▶ **Work required**:
Everything from the line containing "TURNED_STEPS, True, parts)" down to the line containing "points = [vertex.co" is to be returned exactly; include both boundary lines and leave out all others.

▶ **Excerpted data**:

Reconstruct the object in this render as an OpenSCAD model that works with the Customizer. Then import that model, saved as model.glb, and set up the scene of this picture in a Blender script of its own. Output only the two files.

---

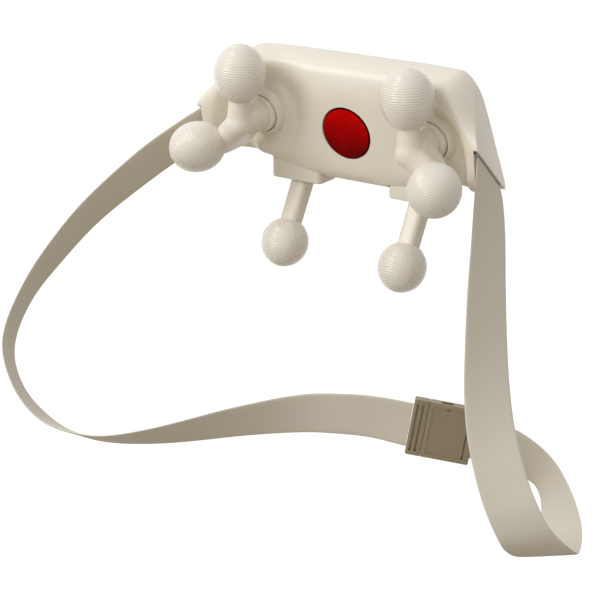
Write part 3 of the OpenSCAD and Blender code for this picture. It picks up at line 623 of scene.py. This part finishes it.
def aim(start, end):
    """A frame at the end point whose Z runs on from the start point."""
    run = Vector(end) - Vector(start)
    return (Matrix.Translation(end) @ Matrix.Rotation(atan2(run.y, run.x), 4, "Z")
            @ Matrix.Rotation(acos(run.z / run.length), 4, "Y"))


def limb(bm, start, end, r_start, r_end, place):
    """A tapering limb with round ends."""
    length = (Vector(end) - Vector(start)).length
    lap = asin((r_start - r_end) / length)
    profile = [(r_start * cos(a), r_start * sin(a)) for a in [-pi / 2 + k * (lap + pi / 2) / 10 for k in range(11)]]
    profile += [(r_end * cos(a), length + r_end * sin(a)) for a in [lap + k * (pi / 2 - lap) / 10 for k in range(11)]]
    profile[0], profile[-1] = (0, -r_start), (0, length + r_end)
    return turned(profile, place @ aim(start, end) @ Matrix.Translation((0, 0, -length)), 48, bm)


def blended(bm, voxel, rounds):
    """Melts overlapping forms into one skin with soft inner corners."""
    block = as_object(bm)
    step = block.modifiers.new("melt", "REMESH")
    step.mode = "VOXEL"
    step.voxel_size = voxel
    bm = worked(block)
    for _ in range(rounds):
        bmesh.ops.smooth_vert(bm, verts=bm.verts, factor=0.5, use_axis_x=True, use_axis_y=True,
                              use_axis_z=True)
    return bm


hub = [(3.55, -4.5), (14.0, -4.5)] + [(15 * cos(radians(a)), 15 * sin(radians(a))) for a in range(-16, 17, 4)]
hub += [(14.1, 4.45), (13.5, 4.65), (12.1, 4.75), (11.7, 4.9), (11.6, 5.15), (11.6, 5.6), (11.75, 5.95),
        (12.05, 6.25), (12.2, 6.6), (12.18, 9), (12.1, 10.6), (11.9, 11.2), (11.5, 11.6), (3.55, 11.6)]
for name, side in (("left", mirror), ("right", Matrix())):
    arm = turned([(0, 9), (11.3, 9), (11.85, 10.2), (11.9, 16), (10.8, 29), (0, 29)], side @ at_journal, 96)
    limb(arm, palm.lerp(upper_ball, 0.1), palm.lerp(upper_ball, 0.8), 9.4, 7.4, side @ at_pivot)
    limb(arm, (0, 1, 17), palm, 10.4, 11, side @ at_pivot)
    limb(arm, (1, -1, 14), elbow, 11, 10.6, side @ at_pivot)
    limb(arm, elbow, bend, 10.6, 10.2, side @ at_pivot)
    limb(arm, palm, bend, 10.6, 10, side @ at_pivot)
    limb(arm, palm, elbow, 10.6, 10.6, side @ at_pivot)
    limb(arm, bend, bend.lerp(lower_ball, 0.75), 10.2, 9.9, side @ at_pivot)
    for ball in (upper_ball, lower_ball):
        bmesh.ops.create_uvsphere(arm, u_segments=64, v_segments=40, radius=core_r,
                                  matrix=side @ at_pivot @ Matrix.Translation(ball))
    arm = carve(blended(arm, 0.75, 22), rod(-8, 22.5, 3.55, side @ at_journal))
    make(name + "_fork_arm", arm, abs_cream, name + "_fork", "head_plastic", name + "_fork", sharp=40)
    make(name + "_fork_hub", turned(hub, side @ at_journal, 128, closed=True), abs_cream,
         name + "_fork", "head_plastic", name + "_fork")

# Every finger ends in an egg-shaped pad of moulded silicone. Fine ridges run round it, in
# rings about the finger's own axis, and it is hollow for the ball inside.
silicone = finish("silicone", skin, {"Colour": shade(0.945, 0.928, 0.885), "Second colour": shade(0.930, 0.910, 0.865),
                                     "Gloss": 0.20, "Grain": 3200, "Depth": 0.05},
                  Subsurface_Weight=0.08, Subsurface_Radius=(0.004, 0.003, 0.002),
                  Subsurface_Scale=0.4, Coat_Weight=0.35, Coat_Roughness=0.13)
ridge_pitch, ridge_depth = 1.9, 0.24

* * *

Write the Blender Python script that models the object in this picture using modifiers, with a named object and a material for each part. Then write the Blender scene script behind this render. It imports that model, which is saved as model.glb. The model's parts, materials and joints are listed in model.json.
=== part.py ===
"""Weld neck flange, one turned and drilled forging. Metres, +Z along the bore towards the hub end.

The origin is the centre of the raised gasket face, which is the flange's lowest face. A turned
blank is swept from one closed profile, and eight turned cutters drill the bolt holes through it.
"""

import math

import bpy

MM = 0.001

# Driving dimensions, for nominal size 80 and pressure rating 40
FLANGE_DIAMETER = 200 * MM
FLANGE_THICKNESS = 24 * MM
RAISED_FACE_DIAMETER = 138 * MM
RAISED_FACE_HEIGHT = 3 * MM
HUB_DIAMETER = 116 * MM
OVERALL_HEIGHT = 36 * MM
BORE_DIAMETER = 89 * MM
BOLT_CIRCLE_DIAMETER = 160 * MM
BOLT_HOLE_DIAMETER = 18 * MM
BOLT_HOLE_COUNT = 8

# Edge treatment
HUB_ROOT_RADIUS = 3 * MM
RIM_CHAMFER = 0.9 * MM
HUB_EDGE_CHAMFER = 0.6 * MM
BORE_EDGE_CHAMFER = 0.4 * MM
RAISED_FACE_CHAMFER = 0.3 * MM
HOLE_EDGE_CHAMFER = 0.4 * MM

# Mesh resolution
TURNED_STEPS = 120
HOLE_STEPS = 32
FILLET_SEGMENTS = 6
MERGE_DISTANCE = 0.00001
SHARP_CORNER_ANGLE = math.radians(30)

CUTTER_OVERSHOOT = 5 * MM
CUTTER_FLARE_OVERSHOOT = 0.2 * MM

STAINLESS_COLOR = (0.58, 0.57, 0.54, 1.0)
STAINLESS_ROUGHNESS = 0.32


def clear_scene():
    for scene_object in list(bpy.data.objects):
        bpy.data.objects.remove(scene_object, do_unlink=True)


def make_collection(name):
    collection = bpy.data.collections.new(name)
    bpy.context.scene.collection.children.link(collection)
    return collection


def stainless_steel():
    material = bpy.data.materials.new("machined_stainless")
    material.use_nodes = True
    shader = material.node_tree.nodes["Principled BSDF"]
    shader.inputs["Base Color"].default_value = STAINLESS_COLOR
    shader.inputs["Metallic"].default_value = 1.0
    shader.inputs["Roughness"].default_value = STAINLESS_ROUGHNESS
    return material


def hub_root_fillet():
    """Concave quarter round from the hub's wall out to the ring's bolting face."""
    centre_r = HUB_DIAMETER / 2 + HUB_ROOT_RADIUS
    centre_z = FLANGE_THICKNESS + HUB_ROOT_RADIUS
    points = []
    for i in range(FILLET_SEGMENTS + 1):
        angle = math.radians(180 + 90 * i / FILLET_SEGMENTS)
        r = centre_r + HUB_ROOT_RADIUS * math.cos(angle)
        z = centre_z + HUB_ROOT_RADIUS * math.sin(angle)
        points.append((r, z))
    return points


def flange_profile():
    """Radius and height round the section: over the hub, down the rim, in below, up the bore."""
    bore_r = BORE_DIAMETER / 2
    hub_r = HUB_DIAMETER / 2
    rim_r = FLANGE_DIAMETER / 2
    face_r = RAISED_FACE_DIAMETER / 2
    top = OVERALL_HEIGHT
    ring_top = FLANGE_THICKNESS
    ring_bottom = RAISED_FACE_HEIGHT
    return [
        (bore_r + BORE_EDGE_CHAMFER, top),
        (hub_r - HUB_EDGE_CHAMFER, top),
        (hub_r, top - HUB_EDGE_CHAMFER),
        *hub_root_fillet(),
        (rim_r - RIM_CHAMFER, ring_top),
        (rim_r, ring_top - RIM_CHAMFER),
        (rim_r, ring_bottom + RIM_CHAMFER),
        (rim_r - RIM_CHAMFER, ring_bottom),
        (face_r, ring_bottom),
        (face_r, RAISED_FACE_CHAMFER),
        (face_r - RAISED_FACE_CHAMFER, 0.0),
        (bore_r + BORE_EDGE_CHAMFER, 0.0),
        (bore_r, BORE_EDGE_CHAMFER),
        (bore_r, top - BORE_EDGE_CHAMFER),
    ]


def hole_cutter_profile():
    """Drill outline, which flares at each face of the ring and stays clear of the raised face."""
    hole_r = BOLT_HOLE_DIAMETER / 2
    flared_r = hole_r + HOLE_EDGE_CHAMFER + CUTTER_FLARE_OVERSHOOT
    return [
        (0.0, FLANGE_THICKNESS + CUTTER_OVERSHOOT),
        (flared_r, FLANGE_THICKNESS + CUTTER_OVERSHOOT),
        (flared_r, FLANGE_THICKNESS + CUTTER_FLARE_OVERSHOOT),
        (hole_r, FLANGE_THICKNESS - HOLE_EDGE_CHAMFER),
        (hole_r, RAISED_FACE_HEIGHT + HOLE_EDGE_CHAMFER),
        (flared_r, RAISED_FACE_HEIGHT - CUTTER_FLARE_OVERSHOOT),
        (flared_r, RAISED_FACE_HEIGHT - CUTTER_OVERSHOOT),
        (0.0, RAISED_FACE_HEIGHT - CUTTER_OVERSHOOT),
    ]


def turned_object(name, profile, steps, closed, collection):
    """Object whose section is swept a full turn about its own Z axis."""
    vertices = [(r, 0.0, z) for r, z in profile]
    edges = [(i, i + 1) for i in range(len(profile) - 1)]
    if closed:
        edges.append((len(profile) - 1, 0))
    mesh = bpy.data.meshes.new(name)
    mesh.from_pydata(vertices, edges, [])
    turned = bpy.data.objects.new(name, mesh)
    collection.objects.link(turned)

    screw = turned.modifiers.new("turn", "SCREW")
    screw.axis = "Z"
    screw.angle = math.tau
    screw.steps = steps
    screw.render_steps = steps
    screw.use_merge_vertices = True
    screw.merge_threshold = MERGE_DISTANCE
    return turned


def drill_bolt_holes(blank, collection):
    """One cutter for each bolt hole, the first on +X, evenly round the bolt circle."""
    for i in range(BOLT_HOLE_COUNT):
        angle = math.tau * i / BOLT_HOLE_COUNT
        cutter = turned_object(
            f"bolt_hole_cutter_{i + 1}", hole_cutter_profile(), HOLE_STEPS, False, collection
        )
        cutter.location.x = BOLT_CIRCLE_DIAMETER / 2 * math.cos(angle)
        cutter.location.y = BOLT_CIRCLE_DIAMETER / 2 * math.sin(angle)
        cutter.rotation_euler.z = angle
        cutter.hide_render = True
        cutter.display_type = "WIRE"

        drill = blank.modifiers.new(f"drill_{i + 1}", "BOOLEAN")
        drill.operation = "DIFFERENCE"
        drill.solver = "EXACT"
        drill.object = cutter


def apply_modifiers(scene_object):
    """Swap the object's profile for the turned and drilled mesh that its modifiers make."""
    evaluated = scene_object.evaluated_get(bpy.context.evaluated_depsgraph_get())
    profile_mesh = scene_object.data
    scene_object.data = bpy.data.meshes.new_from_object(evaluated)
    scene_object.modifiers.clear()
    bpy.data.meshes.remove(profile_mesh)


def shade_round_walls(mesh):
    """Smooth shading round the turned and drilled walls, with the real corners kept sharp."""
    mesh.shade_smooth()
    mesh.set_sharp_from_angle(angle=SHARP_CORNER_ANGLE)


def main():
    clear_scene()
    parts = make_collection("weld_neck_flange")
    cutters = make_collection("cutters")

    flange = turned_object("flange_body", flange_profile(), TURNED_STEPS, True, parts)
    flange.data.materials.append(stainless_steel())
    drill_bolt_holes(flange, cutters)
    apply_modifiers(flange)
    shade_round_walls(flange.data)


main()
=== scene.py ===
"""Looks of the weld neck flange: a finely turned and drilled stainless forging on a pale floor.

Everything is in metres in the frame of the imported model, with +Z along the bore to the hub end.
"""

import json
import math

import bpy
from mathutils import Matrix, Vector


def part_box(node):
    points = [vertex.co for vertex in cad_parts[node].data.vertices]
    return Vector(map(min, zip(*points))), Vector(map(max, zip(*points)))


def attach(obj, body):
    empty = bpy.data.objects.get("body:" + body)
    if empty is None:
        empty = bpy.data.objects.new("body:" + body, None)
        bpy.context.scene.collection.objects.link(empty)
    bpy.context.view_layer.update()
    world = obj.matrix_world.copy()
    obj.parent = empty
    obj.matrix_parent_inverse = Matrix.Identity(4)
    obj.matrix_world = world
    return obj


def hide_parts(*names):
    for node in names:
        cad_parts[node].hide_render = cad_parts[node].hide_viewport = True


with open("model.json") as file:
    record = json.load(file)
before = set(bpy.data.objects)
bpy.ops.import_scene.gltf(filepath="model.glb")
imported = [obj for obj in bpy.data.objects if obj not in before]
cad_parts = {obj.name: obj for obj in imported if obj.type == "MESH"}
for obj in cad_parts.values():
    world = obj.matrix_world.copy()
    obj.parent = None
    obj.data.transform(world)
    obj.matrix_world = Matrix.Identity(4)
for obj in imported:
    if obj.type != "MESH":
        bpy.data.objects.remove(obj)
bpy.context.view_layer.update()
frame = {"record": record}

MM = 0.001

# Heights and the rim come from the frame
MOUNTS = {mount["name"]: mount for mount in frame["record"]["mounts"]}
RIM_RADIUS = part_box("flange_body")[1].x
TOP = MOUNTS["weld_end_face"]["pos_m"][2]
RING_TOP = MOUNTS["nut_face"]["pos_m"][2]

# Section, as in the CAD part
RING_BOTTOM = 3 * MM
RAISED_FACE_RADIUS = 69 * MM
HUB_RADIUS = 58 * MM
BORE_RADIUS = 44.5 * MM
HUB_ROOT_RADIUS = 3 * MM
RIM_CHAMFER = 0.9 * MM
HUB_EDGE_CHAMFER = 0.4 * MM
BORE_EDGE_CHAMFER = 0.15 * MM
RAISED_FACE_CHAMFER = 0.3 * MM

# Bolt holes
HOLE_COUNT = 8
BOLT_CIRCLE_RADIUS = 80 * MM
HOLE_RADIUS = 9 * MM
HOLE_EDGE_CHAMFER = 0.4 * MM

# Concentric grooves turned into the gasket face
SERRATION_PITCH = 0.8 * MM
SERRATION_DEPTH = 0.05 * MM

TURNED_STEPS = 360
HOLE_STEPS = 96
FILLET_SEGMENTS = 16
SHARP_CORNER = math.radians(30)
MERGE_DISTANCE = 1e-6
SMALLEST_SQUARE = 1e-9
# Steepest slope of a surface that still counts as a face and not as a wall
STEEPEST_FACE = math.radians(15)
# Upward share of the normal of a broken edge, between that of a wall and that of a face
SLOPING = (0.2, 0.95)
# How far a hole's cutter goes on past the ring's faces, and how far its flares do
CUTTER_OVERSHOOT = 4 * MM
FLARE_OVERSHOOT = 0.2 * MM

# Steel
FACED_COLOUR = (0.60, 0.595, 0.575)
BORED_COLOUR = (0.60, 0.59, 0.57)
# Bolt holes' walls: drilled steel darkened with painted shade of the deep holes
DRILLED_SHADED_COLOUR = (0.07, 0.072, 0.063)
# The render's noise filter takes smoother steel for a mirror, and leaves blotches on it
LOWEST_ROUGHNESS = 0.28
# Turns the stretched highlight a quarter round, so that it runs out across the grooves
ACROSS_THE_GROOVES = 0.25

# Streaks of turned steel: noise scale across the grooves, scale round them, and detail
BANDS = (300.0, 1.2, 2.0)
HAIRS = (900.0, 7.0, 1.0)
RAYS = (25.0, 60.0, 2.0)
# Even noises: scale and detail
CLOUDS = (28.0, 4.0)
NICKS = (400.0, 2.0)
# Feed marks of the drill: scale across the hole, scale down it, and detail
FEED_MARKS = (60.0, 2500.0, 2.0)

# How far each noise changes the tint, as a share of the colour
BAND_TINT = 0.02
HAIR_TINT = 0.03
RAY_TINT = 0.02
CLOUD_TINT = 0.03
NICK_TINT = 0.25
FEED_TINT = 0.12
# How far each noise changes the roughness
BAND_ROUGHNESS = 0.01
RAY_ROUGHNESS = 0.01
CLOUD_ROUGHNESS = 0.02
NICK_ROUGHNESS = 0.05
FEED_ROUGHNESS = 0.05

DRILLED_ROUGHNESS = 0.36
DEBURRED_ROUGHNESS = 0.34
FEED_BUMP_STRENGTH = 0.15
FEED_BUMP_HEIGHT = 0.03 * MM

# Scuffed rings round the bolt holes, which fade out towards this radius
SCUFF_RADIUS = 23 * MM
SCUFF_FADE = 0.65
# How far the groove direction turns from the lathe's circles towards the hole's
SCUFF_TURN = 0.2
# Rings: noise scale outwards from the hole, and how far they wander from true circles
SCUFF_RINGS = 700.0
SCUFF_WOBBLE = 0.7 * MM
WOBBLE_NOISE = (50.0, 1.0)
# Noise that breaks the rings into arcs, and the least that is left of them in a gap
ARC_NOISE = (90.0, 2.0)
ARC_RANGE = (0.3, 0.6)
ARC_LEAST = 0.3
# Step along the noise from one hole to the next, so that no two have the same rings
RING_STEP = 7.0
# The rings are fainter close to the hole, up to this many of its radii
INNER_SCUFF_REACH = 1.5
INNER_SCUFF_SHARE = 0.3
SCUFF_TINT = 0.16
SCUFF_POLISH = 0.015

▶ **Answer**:
    flange = turned_object("flange_body", flange_profile(), TURNED_STEPS, True, parts)
    flange.data.materials.append(stainless_steel())
    drill_bolt_holes(flange, cutters)
    apply_modifiers(flange)
    shade_round_walls(flange.data)


main()
=== scene.py ===
"""Looks of the weld neck flange: a finely turned and drilled stainless forging on a pale floor.

Everything is in metres in the frame of the imported model, with +Z along the bore to the hub end.
"""

import json
import math

import bpy
from mathutils import Matrix, Vector


def part_box(node):
    points = [vertex.co for vertex in cad_parts[node].data.vertices]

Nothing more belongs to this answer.